▸ **Records for this exercise**:
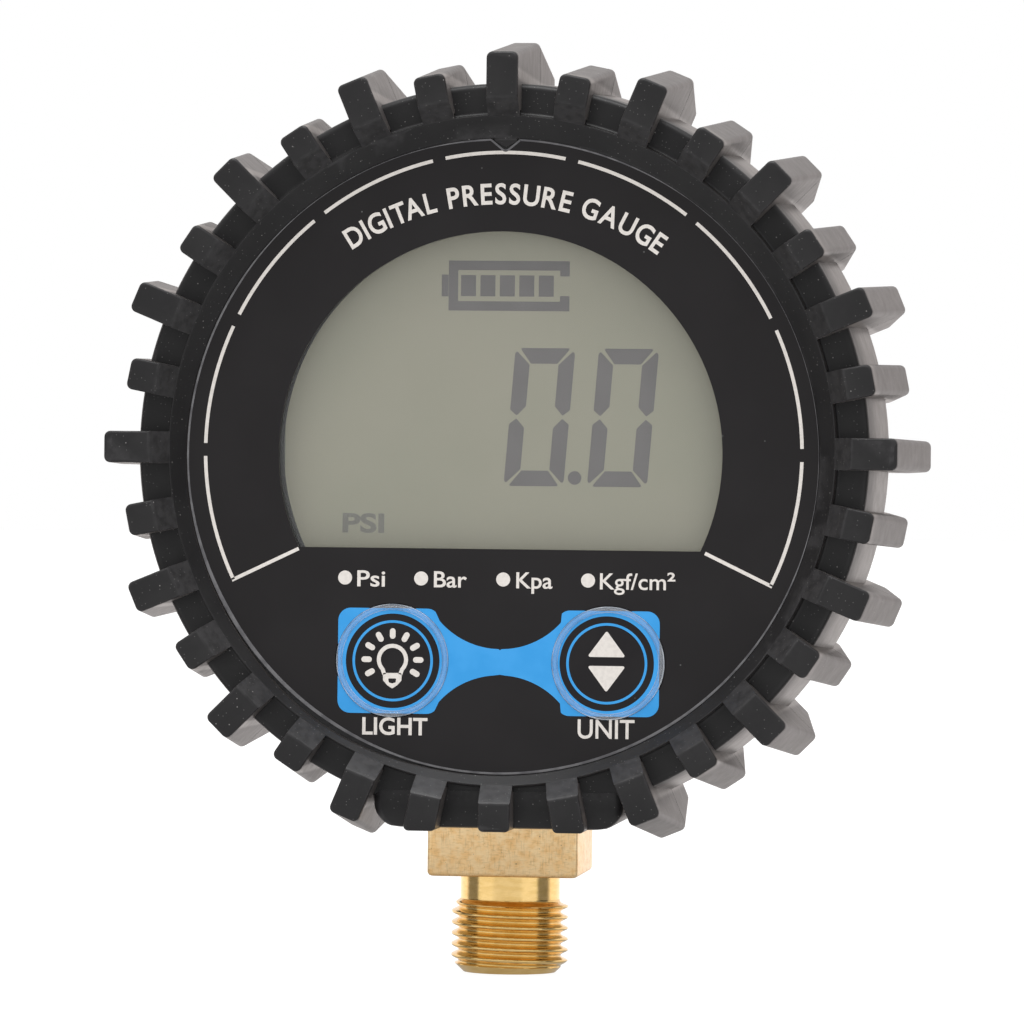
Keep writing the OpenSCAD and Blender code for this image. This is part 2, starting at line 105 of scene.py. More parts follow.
def rounded(points, radii, steps=5):
    """A closed outline with its corners turned into arcs"""
    out = []
    count = len(points)
    if not isinstance(radii, (list, tuple)):
        radii = [radii] * count
    for i, (corner, radius) in enumerate(zip(points, radii)):
        here = Vector(corner)
        before = Vector(points[i - 1]) - here
        after = Vector(points[(i + 1) % count]) - here
        half = before.angle(after) / 2
        if radius <= 0 or abs(half - pi / 2) < 0.01:
            out.append(tuple(here))
            continue
        reach = min(radius / tan(half), before.length * 0.49, after.length * 0.49)
        fit = reach * tan(half)
        bisector = (before.normalized() + after.normalized()).normalized()
        middle = here + bisector * fit / sin(half)
        start = here + before.normalized() * reach - middle
        end = here + after.normalized() * reach - middle
        turn = atan2(start.x * end.y - start.y * end.x, start.dot(end))
        for k in range(steps + 1):
            out.append(tuple(middle + Matrix.Rotation(turn * k / steps, 2) @ start))
    return out


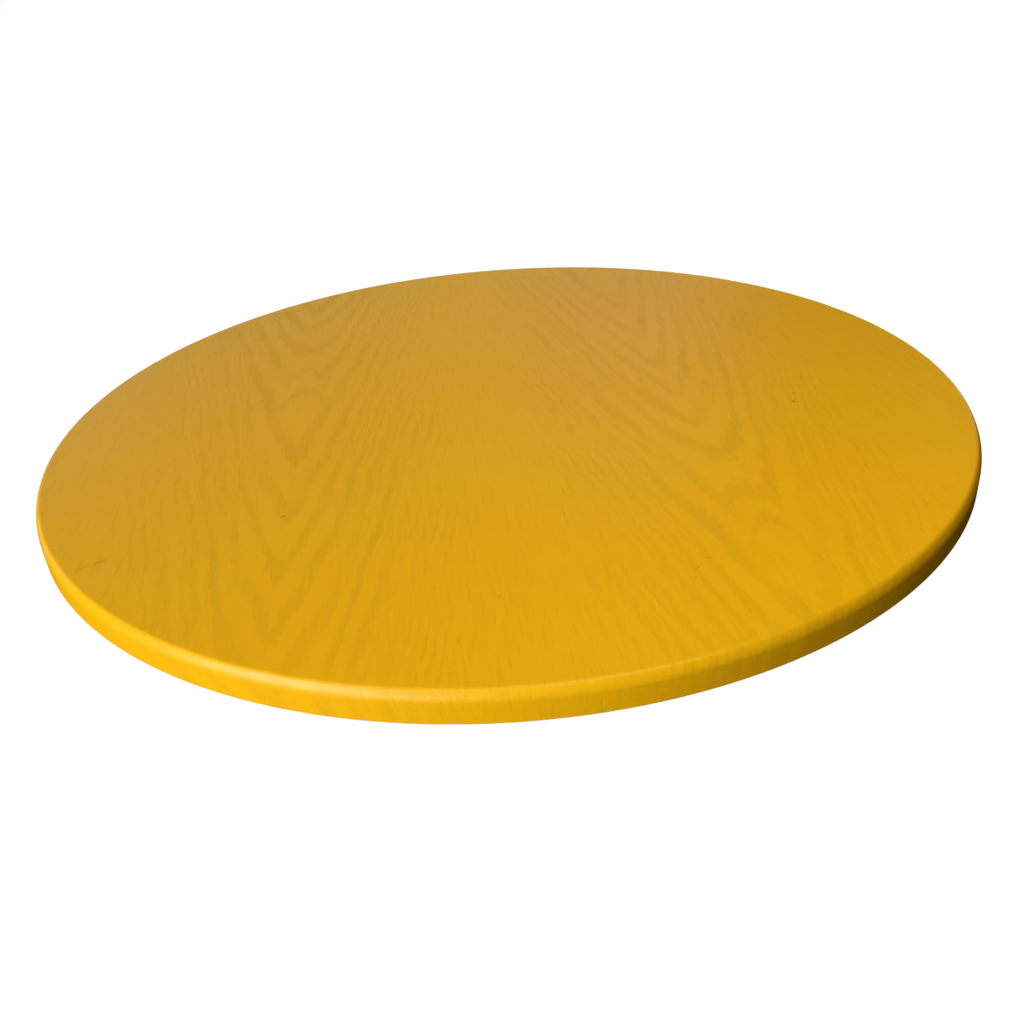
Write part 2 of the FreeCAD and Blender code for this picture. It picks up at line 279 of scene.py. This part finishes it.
# ---------------------------------------------------------------- decor film
def film_piece():
    b = Builder()
    reach = {}      # vertex -> film coordinate radius beyond the flat top

    def lathe(radius, z, along):
        ids = b.ring(radius, z)
        for i in ids:
            reach[i] = along
        return ids

    flat = RIM - IN
    outer = [lathe(flat - 3.5 * MM, TOP, flat - 3.5 * MM), lathe(flat - 0.4 * MM, TOP, flat - 0.4 * MM)]
    for radius, z, along in shoulder(18, 16):
        outer.append(lathe(radius, z, flat + along))
    corner = flat + CROWN * TURN_AT + SIDE * (0.5 * math.pi - TURN_AT)
    wall_top = TOP - DOWN
    for z in (wall_top - 0.5 * MM, 12.0 * MM, 8.0 * MM, 4.0 * MM, 1.2 * MM, TRIM + 0.36 * MM):
        outer.append(lathe(RIM, z, corner + wall_top - z))
    low = corner + wall_top - TRIM
    outer.append(lathe(RIM - 0.02 * MM, TRIM + 0.30 * MM, low - 0.3 * MM))
    outer.append(lathe(BOARD + 0.03 * MM, TRIM + 0.01 * MM, low))
    outer.append(lathe(BOARD, TRIM + 0.02 * MM, low))
    inner = [lathe(BOARD, 0.006, low)]
    for radius, z, along in reversed(shoulder(6, 6, FILM)):
        inner.append(lathe(radius, z, flat + along))
    rings = outer + inner
    for a, c in zip(rings[:-1], rings[1:]):
        b.strip(a, c, flip=True)
    b.cap(rings[0], TOP, 4.5 * MM, True)
    b.cap(rings[-1], TOP - FILM, 26 * MM, False)

    v = np.array(b.v)
    radius = np.hypot(v[:, 0], v[:, 1])
    spread = radius.copy()
    for i, along in reach.items():
        spread[i] = along
    scale = spread / np.maximum(radius, 1e-9)
    film = np.stack([v[:, 0] * scale, v[:, 1] * scale, np.zeros(len(v))], 1)
    lines, strength, flank = figure(film[:, 0], film[:, 1])
    return new_object(
        "decor_film_wrap",
        b.v,
        b.f,
        attributes={
            "film": ("FLOAT_VECTOR", "vector", film),
            "ring": ("FLOAT", "value", lines),
            "figure": ("FLOAT", "value", strength),
            "flank": ("FLOAT", "value", flank),
        },
    )


# ---------------------------------------------------------------- fibre board
CENTRES = [(sx * HALF, sy * HALF) for sx in (-1, 1) for sy in (-1, 1)]


def board_piece():
    b = Builder()
    top, low = TOP - FILM, SHEET
    rings = [b.ring(radius, z) for radius, z, _ in shoulder(6, 6, FILM)]
    rings += [b.ring(BOARD, z) for z in (0.010, 0.002, low + 0.05 * MM)] + [b.ring(BOARD - 0.05 * MM, low)]
    for a, c in zip(rings[:-1], rings[1:]):
        b.strip(a, c, flip=True)
    b.cap(rings[0], top, 26 * MM, True)
    mouths = []
    for c in CENTRES:
        stack = [
            b.ring(SEAT, low, 48, c), b.ring(SEAT, 1.2 * MM, 48, c), b.ring(5.15 * MM, 1.2 * MM, 48, c),
            b.ring(5.15 * MM, 6 * MM, 48, c), b.ring(5.15 * MM, 14.6 * MM, 48, c), b.ring(4.7 * MM, 15 * MM, 48, c),
        ]
        for a, d in zip(stack[:-1], stack[1:]):
            b.strip(a, d, flip=True)
        end = b.add([(c[0], c[1], 15 * MM)])[0]
        last = stack[-1]
        for k in range(48):
            b.f.append((last[(k + 1) % 48], last[k], end))
        mouths.append(stack[0])
    b.cap(rings[-1], low, 14 * MM, False, mouths)
    return new_object("core_board_mdf", b.v, b.f)


# ---------------------------------------------------------------- balancing sheet
def sheet_piece():
    b = Builder()
    upper = [b.ring(BOARD, SHEET)]
    lower = [b.ring(BOARD, 0.05 * MM), b.ring(BOARD - 0.08 * MM, 0.0)]
    b.strip(upper[0], lower[0], flip=True)
    b.strip(lower[0], lower[1], flip=True)
    tops, bottoms = [], []
    for c in CENTRES:
        a, m, d = b.ring(SEAT, SHEET, 48, c), b.ring(SEAT, 0.06 * MM, 48, c), b.ring(SEAT + 0.07 * MM, 0.0, 48, c)
        b.strip(a, m)
        b.strip(m, d)
        tops.append(a)
        bottoms.append(d)
    b.cap(upper[0], SHEET, 14 * MM, True, tops)
    b.cap(lower[1], 0.0, 14 * MM, False, bottoms)
    return new_object("backing_sheet_paper", b.v, b.f)


# ---------------------------------------------------------------- screw-in insert nuts
AROUND = 60


def nut_rings(turn):
    """Rings of one insert, each AROUND points of (radius, height), on a loop that closes on itself."""
    t = 2 * math.pi * np.arange(AROUND) / AROUND
    ones = np.ones(AROUND)
    flat = 3.1 * MM
    hexagon = flat / np.cos(((t + turn + math.pi / 6) % (math.pi / 3)) - math.pi / 6)
    low, high = nuts_lo.z, nuts_hi.z
    made = []

    def ring(radius, z):
        made.append((radius * ones, z * ones))

    ring(6.05 * MM, low)
    ring(6.22 * MM, low + 0.06 * MM)
    ring(6.3 * MM, low + 0.22 * MM)
    ring(6.3 * MM, low + 0.85 * MM)
    ring(6.2 * MM, low + 1.0 * MM)
    ring(4.25 * MM, low + 1.0 * MM)
    ring(4.0 * MM, low + 1.2 * MM)
    bottom, end = low + 1.3 * MM, high - 0.7 * MM
    for z in np.arange(bottom, end, 0.125 * MM):
        phase = ((z / (2.5 * MM) - t / (2 * math.pi)) % 1.0 - 0.5) * 2.5 * MM
        ridge = np.clip((0.7 * MM - np.abs(phase)) / (0.55 * MM), 0, 1)
        run = min(1.0, (z - bottom) / (0.9 * MM)) * min(1.0, (end - z) / (2.2 * MM))
        made.append((4.0 * MM + 1.0 * MM * ridge * run, z * ones))
    ring(4.0 * MM, end)
    ring(3.75 * MM, high - 0.15 * MM)
    ring(3.6 * MM, high)
    ring(3.05 * MM, high)
    ring(2.95 * MM, high - 0.08 * MM)
    for z in np.arange(high - 0.2 * MM, low + 4.35 * MM, -0.1 * MM):
        phase = abs_phase = np.abs(((z / MM + t / (2 * math.pi)) % 1.0) - 0.5)
        groove = np.clip(1 - abs_phase / 0.44, 0, 1)
        run = min(1.0, (z - low - 4.3 * MM) / (0.8 * MM))
        mouth = max(0.0, 1 - (high - 0.1 * MM - z) / (0.5 * MM))
        made.append((2.5 * MM + 0.45 * MM * np.maximum(groove * run, mouth), z * ones))
    ring(2.5 * MM, low + 4.3 * MM)
    ring(2.52 * MM, low + 4.05 * MM)
    made.append((np.minimum(hexagon, 3.25 * MM) * 0.96, (low + 4.0 * MM) * ones))
    made.append((hexagon * 0.995, (low + 3.95 * MM) * ones))
    made.append((hexagon, (low + 3.8 * MM) * ones))
    made.append((hexagon, (low + 0.55 * MM) * ones))
    made.append((np.maximum(hexagon, 3.62 * MM), (low + 0.12 * MM) * ones))
    made.append((np.maximum(hexagon, 3.74 * MM), low * ones))
    ring(4.9 * MM, low)
    return t, made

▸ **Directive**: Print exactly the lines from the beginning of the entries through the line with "the flat top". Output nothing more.

▸ **Exercise response**:
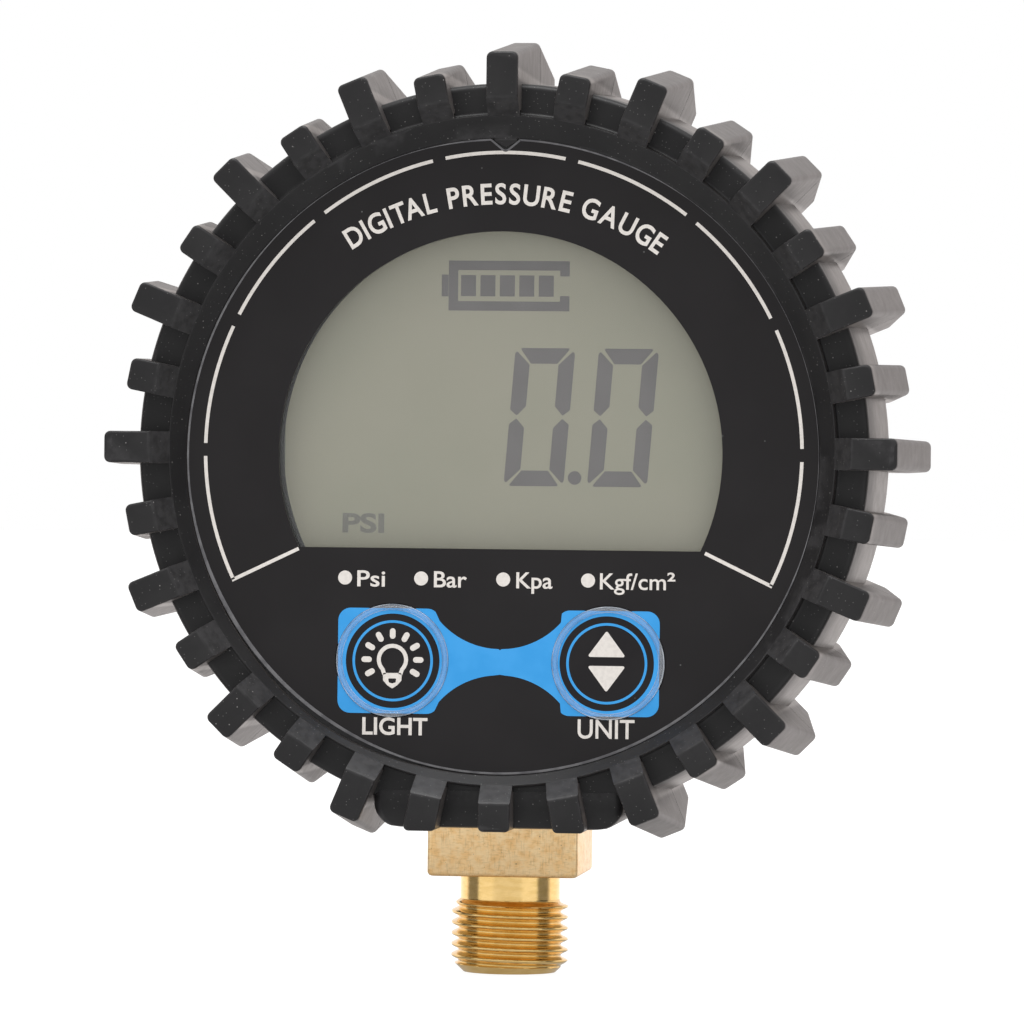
Keep writing the OpenSCAD and Blender code for this image. This is part 2, starting at line 105 of scene.py. More parts follow.
def rounded(points, radii, steps=5):
    """A closed outline with its corners turned into arcs"""
    out = []
    count = len(points)
    if not isinstance(radii, (list, tuple)):
        radii = [radii] * count
    for i, (corner, radius) in enumerate(zip(points, radii)):
        here = Vector(corner)
        before = Vector(points[i - 1]) - here
        after = Vector(points[(i + 1) % count]) - here
        half = before.angle(after) / 2
        if radius <= 0 or abs(half - pi / 2) < 0.01:
            out.append(tuple(here))
            continue
        reach = min(radius / tan(half), before.length * 0.49, after.length * 0.49)
        fit = reach * tan(half)
        bisector = (before.normalized() + after.normalized()).normalized()
        middle = here + bisector * fit / sin(half)
        start = here + before.normalized() * reach - middle
        end = here + after.normalized() * reach - middle
        turn = atan2(start.x * end.y - start.y * end.x, start.dot(end))
        for k in range(steps + 1):
            out.append(tuple(middle + Matrix.Rotation(turn * k / steps, 2) @ start))
    return out


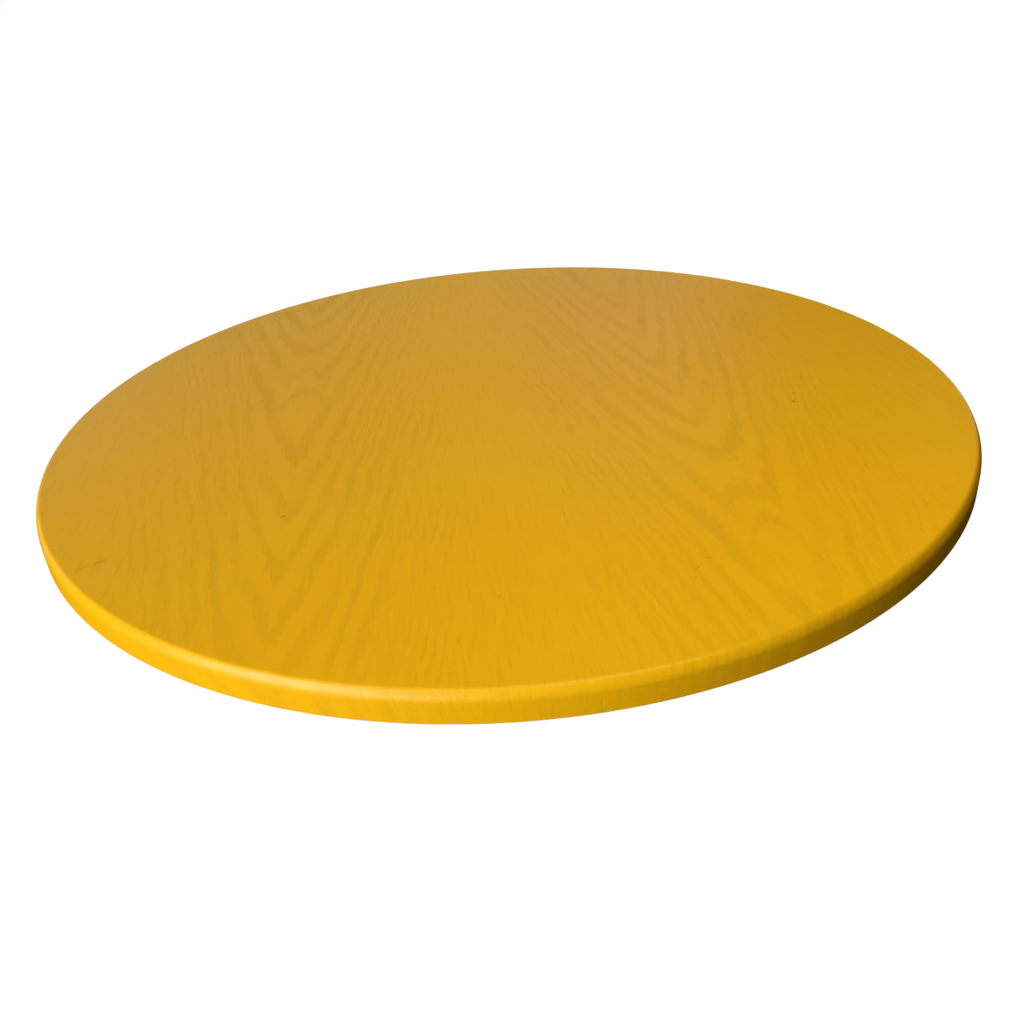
Write part 2 of the FreeCAD and Blender code for this picture. It picks up at line 279 of scene.py. This part finishes it.
# ---------------------------------------------------------------- decor film
def film_piece():
    b = Builder()
    reach = {}      # vertex -> film coordinate radius beyond the flat top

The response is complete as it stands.